▶ Data extract:
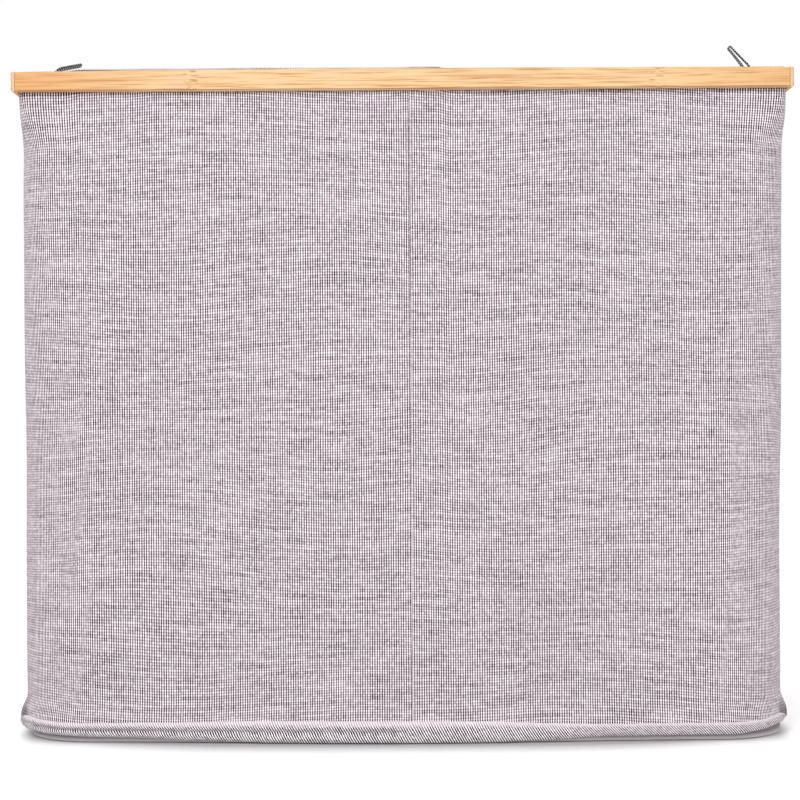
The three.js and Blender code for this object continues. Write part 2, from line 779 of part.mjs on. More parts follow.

...

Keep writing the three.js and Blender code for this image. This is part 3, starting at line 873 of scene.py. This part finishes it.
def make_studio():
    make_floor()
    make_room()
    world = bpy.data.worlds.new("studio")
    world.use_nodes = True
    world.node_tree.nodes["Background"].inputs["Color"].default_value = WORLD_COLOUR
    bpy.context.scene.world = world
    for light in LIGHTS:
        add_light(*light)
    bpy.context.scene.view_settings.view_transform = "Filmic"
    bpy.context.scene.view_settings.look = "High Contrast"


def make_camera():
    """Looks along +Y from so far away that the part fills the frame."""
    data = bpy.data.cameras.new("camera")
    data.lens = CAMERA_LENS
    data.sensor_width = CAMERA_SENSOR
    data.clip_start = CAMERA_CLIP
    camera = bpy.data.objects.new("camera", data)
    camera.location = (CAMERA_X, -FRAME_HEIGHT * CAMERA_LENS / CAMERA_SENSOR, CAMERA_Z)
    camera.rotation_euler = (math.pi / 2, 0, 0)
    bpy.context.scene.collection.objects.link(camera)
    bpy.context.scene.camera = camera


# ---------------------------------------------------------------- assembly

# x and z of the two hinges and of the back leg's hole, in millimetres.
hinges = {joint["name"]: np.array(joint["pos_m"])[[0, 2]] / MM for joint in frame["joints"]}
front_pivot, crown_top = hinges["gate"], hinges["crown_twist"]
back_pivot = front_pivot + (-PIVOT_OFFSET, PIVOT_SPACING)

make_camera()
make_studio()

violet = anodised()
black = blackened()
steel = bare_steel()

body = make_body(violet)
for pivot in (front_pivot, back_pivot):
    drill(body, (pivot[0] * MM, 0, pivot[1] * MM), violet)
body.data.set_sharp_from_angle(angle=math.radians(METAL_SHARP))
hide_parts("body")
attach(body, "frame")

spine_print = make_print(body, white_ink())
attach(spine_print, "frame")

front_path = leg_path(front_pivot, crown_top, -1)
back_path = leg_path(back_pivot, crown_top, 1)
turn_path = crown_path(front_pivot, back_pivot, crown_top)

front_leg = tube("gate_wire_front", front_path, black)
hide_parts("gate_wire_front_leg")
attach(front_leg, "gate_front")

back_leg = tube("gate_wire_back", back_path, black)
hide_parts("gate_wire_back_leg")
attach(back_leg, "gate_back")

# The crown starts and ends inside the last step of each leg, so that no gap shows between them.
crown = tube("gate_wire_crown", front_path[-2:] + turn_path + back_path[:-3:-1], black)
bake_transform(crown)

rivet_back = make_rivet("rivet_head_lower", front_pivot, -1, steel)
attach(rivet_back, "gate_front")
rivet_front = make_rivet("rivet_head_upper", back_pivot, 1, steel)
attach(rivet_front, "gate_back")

▶ What is asked:
Copy out each line in the listing that has the word "code".

▶ Complete response:
The three.js and Blender code for this object continues. Write part 2, from line 779 of part.mjs on. More parts follow.
Keep writing the three.js and Blender code for this image. This is part 3, starting at line 873 of scene.py. This part finishes it.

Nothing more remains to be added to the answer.